If you're interested in joining a professional society for computer scientists, software engineers, and electrical engineers that doesn't resort to dark patterns, I'd recommend checking out IEEE. I don't get spam from them and they respected my decision to cancel my membership. I generally find their digital library to be of higher quality as well.
My two cents. YMMV.
Yes .. they do send a lot of material I don't care for. But if you are a student, it is definitely cheap and worthwhile to join. As a professional, you have to make your own call .. I pay for it because I feel the money goes to conferences, student subsidies, etc. (not really charity but I feel like I am paying it forward). You get discounts at conferences but my employer pays for those anyways.
I did find it difficult to unregister from ACM SIGs (Special Interest Groups), had to press on through several screens to get to one that let me unselect them. That was obnoxious, but only resulted in my being a member SIGGRAPH one year longer than I desired and being out $20 or so, interesting reads but wasn't an active pursuit or career-wise applicable topic anymore.
My personal ideal system design is one that you can pick up and drop into a single machine, a LAN, a cloud network, geographically dispersed colocated datacenters, etc without relying on 3rd party service providers. If you go from a start-up to a billion dollar company, you will eventually have offices with their own labs, dev, qa, middleware and ops teams, datacenters and production facilities, and your hardware and software service providers will run the gamut.

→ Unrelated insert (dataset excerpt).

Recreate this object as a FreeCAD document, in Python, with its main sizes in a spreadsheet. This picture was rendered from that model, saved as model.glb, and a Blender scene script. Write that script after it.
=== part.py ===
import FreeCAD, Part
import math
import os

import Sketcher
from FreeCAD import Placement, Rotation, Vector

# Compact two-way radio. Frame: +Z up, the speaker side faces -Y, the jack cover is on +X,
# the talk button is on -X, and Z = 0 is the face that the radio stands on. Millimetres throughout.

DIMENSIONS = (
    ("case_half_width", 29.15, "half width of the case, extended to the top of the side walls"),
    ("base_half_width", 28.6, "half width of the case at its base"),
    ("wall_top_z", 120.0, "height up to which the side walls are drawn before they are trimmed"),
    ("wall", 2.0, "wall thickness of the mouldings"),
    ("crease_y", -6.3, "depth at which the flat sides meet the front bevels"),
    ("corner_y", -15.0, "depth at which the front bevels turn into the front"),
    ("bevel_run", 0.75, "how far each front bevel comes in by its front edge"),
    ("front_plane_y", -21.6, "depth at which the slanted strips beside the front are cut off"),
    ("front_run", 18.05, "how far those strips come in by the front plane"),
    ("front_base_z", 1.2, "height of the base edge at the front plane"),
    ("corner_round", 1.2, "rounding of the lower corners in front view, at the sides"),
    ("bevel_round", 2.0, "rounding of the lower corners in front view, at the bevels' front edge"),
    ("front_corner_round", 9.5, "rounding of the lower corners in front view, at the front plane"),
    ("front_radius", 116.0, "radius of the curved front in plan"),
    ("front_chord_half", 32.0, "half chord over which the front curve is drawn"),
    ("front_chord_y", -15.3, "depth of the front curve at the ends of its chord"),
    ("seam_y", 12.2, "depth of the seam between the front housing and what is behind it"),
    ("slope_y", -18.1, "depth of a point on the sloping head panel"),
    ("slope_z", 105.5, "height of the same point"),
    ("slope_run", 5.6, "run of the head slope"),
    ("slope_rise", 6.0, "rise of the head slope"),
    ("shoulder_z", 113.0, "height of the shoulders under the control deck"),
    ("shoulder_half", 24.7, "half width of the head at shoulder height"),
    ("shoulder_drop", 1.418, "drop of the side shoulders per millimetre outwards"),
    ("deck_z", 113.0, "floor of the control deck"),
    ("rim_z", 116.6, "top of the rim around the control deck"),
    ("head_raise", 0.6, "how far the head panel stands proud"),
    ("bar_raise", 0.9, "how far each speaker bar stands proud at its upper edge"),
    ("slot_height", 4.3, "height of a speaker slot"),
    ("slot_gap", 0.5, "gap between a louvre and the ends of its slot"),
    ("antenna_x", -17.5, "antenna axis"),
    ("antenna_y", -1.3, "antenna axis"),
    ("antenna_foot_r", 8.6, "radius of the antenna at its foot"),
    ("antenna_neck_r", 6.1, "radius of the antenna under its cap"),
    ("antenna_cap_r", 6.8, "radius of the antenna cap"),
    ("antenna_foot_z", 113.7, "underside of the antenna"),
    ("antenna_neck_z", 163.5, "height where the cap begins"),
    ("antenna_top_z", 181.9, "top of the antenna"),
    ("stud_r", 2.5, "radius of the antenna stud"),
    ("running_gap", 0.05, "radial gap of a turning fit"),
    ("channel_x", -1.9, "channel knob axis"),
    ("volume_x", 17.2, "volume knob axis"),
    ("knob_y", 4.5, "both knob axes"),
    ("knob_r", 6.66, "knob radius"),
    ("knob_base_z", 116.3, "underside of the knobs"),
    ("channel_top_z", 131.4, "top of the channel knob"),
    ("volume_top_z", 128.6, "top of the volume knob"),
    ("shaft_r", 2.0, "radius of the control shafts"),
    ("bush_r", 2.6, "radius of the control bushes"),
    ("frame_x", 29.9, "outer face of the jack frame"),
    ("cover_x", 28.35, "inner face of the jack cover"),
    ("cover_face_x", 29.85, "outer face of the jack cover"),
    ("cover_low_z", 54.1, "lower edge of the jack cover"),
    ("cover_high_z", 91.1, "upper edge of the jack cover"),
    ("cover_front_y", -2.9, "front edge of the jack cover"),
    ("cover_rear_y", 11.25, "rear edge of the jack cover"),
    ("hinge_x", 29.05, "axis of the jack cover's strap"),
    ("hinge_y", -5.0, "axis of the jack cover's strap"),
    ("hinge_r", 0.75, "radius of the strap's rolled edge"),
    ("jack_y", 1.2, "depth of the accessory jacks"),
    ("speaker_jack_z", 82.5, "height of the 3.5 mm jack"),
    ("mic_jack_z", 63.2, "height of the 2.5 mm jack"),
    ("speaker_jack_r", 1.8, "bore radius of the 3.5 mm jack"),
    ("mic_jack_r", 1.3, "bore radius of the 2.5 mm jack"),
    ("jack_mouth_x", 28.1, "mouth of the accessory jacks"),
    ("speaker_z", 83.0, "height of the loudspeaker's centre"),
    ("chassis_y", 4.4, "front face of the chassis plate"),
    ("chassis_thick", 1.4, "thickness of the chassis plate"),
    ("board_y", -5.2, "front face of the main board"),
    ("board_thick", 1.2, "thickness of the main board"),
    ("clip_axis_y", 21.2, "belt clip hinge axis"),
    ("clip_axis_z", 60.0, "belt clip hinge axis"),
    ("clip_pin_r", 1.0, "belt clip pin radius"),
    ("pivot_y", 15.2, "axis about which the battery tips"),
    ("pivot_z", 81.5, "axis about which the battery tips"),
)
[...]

If you can abstract the individual components of your system so that dependencies can be replaced live without any changes to any other part of the system, you have the start of a decent design.
However, nobody I've ever worked for designed their system this way initially, and they made millions to billions of dollars, so there certainly is no requirement that you have a perfect distributed system design for your emoji app start-up.
What makes him a tech "bro", exactly?